* [To be done]:
Would you return the complete listing below word for word?

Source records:
* BEGIN *
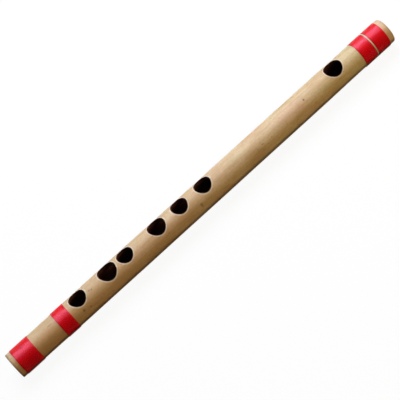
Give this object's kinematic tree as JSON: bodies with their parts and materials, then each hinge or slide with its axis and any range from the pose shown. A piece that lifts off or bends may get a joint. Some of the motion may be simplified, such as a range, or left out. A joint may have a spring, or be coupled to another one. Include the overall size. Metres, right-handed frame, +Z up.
{
  "type": "bamboo transverse flute",
  "caption": "Side-blown bamboo flute with a blow hole, finger holes, red thread bindings at both ends and a cork stopper inside the head.",
  "frame": {"origin": "on the surface the flute lies on, under the middle of its length", "axes": "+X along the flute from its foot to its head, +Z up through the finger holes, -Y towards the player's side"},
  "size_m": [0.35, 0.0204, 0.0203],
  "materials": {
    "bamboo": "smooth scraped bamboo skin, lightly oiled, with fine lengthwise fibres",
    "cork": "raw cork, dull",
    "red_thread": "tightly wound silky thread with a satin sheen",
    "pale_thread": "tightly wound pale silky thread"
  },
  "bodies": {
    "flute": {"bamboo_tube": "bamboo", "foot_binding": "red_thread", "middle_binding": "red_thread", "head_inner_binding": "red_thread", "head_outer_binding": "red_thread", "pale_thread": "pale_thread"},
    "stopper": {"cork_stopper": "cork"}
  },
  "joints": [
    {"name": "stopper_slide", "type": "slide", "parent": "flute", "child": "stopper", "axis": [1, 0, 0], "range_m": [-0.004, 0.004]}
  ]
}
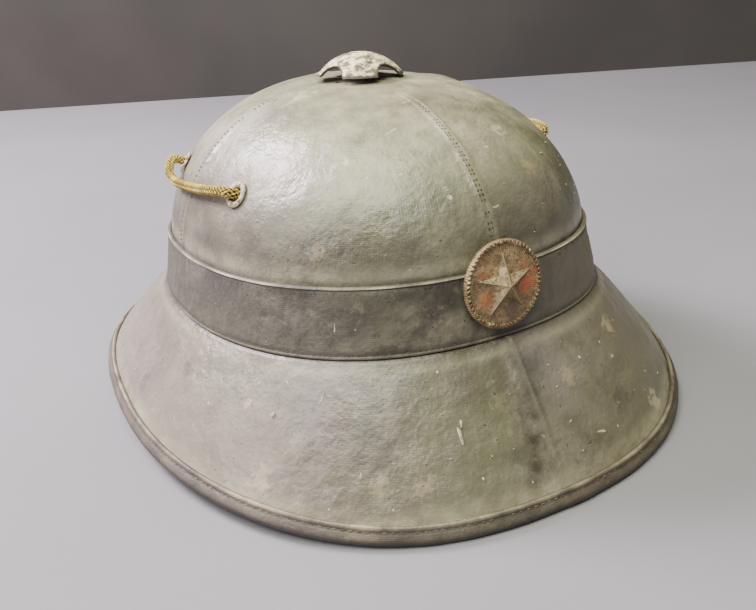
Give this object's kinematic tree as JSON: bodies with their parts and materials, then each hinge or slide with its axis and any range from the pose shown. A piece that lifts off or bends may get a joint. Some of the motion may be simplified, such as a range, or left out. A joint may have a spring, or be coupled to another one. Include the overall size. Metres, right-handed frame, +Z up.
{
  "type": "pith helmet",
  "caption": "Cloth-covered sun helmet with steep sloping brim, wide band, round star badge, vent cap and braided chin cord through eyelets.",
  "frame": {"origin": "centre of the rim on the plane that the front and back of the rim rest on", "axes": "+Z up through the crown, +Y towards the back of the helmet, -Y the way the wearer looks, +X the wearer's left"},
  "size_m": [0.2576, 0.3091, 0.1473],
  "materials": {
    "crown_cloth": "worn painted cloth, dusty grey olive",
    "brim_cloth": "worn painted cloth, dusty grey olive with stains",
    "binding_tape": "folded tape, worn brown grey",
    "band_cloth": "worn dark brown cloth",
    "badge_metal": "tarnished, with remains of red enamel",
    "cap_paint": "pale grey paint, chipped",
    "eyelet_paint": "ivory paint, rusty at the edge",
    "hidden_metal": "plain",
    "cord_braid": "braided cotton, olive gold"
  },
  "bodies": {
    "root": {"crown": "crown_cloth", "brim": "brim_cloth", "brim_binding": "binding_tape", "band": "band_cloth", "badge": "badge_metal", "badge_post": "hidden_metal", "vent_cap": "cap_paint", "vent_post": "hidden_metal", "eyelet_right_front": "eyelet_paint", "eyelet_right_rear": "eyelet_paint", "eyelet_left_front": "eyelet_paint", "eyelet_left_rear": "eyelet_paint", "chin_cord": "cord_braid", "cord_knot_right": "cord_braid", "cord_knot_left": "cord_braid"}
  },
  "joints": []
}
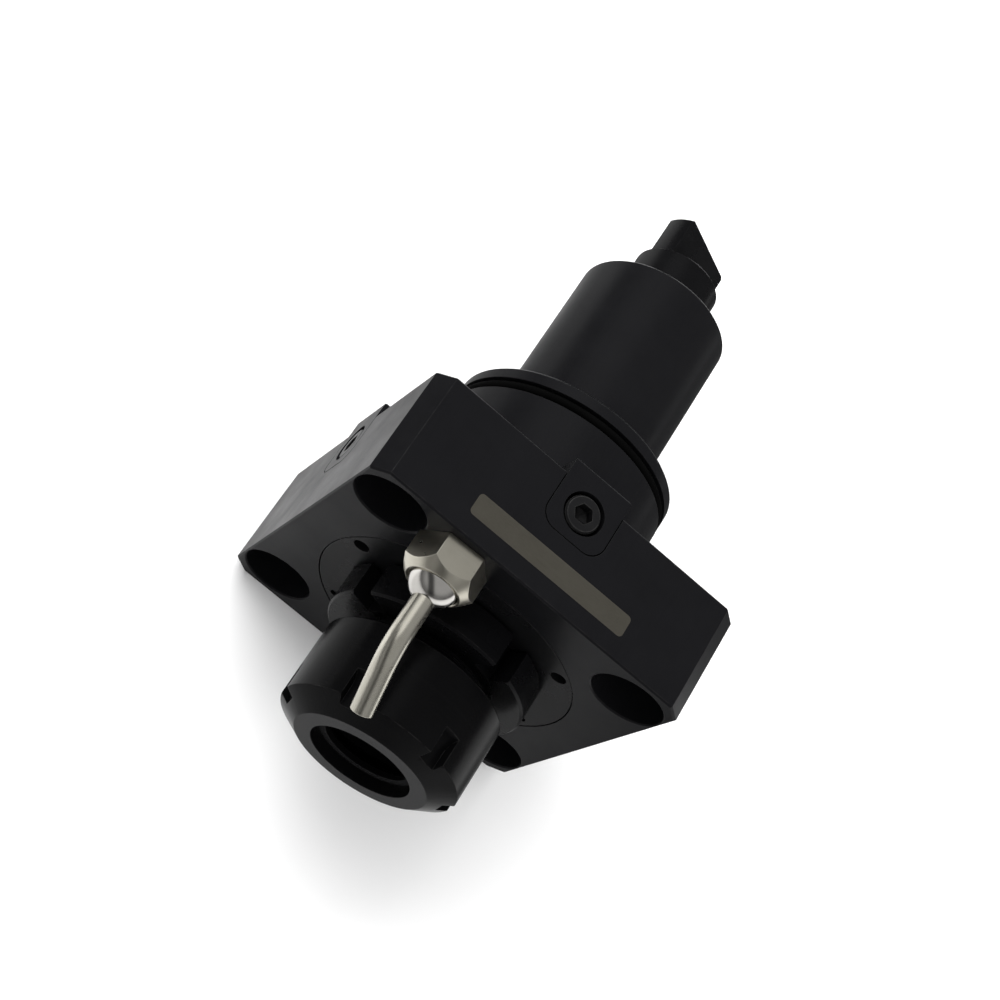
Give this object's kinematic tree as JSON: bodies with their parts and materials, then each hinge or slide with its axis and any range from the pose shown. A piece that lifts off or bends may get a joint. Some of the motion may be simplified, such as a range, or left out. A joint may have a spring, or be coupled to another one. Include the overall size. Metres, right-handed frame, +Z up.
* END *
* [The response]:
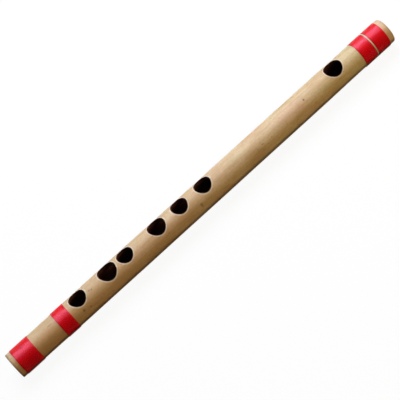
Give this object's kinematic tree as JSON: bodies with their parts and materials, then each hinge or slide with its axis and any range from the pose shown. A piece that lifts off or bends may get a joint. Some of the motion may be simplified, such as a range, or left out. A joint may have a spring, or be coupled to another one. Include the overall size. Metres, right-handed frame, +Z up.
{
  "type": "bamboo transverse flute",
  "caption": "Side-blown bamboo flute with a blow hole, finger holes, red thread bindings at both ends and a cork stopper inside the head.",
  "frame": {"origin": "on the surface the flute lies on, under the middle of its length", "axes": "+X along the flute from its foot to its head, +Z up through the finger holes, -Y towards the player's side"},
  "size_m": [0.35, 0.0204, 0.0203],
  "materials": {
    "bamboo": "smooth scraped bamboo skin, lightly oiled, with fine lengthwise fibres",
    "cork": "raw cork, dull",
    "red_thread": "tightly wound silky thread with a satin sheen",
    "pale_thread": "tightly wound pale silky thread"
  },
  "bodies": {
    "flute": {"bamboo_tube": "bamboo", "foot_binding": "red_thread", "middle_binding": "red_thread", "head_inner_binding": "red_thread", "head_outer_binding": "red_thread", "pale_thread": "pale_thread"},
    "stopper": {"cork_stopper": "cork"}
  },
  "joints": [
    {"name": "stopper_slide", "type": "slide", "parent": "flute", "child": "stopper", "axis": [1, 0, 0], "range_m": [-0.004, 0.004]}
  ]
}
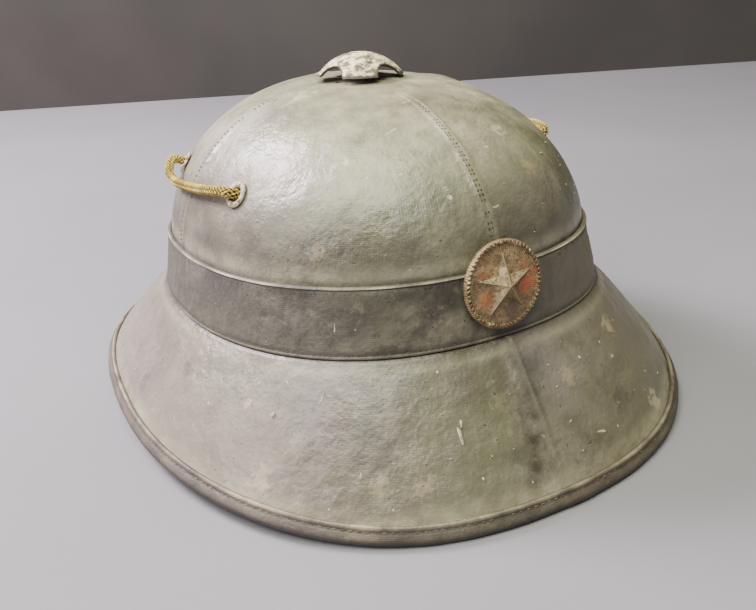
Give this object's kinematic tree as JSON: bodies with their parts and materials, then each hinge or slide with its axis and any range from the pose shown. A piece that lifts off or bends may get a joint. Some of the motion may be simplified, such as a range, or left out. A joint may have a spring, or be coupled to another one. Include the overall size. Metres, right-handed frame, +Z up.
{
  "type": "pith helmet",
  "caption": "Cloth-covered sun helmet with steep sloping brim, wide band, round star badge, vent cap and braided chin cord through eyelets.",
  "frame": {"origin": "centre of the rim on the plane that the front and back of the rim rest on", "axes": "+Z up through the crown, +Y towards the back of the helmet, -Y the way the wearer looks, +X the wearer's left"},
  "size_m": [0.2576, 0.3091, 0.1473],
  "materials": {
    "crown_cloth": "worn painted cloth, dusty grey olive",
    "brim_cloth": "worn painted cloth, dusty grey olive with stains",
    "binding_tape": "folded tape, worn brown grey",
    "band_cloth": "worn dark brown cloth",
    "badge_metal": "tarnished, with remains of red enamel",
    "cap_paint": "pale grey paint, chipped",
    "eyelet_paint": "ivory paint, rusty at the edge",
    "hidden_metal": "plain",
    "cord_braid": "braided cotton, olive gold"
  },
  "bodies": {
    "root": {"crown": "crown_cloth", "brim": "brim_cloth", "brim_binding": "binding_tape", "band": "band_cloth", "badge": "badge_metal", "badge_post": "hidden_metal", "vent_cap": "cap_paint", "vent_post": "hidden_metal", "eyelet_right_front": "eyelet_paint", "eyelet_right_rear": "eyelet_paint", "eyelet_left_front": "eyelet_paint", "eyelet_left_rear": "eyelet_paint", "chin_cord": "cord_braid", "cord_knot_right": "cord_braid", "cord_knot_left": "cord_braid"}
  },
  "joints": []
}
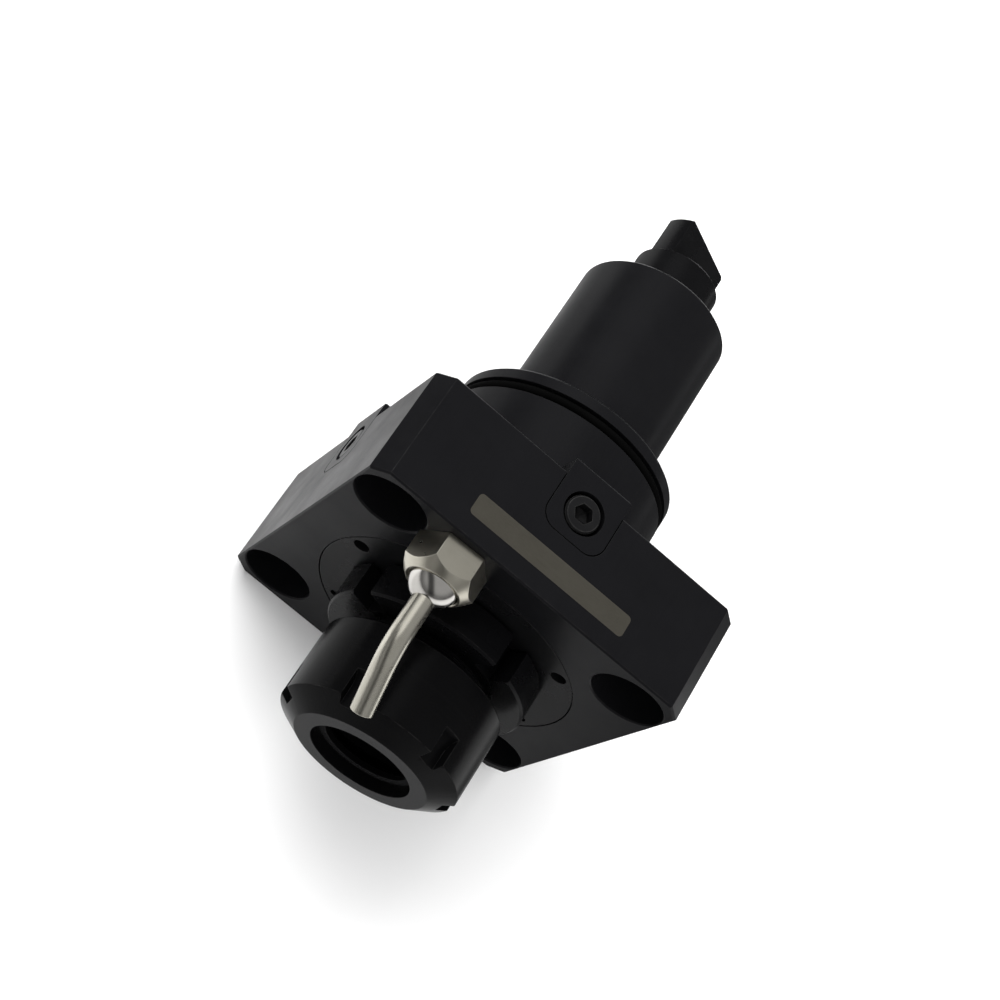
Give this object's kinematic tree as JSON: bodies with their parts and materials, then each hinge or slide with its axis and any range from the pose shown. A piece that lifts off or bends may get a joint. Some of the motion may be simplified, such as a range, or left out. A joint may have a spring, or be coupled to another one. Include the overall size. Metres, right-handed frame, +Z up.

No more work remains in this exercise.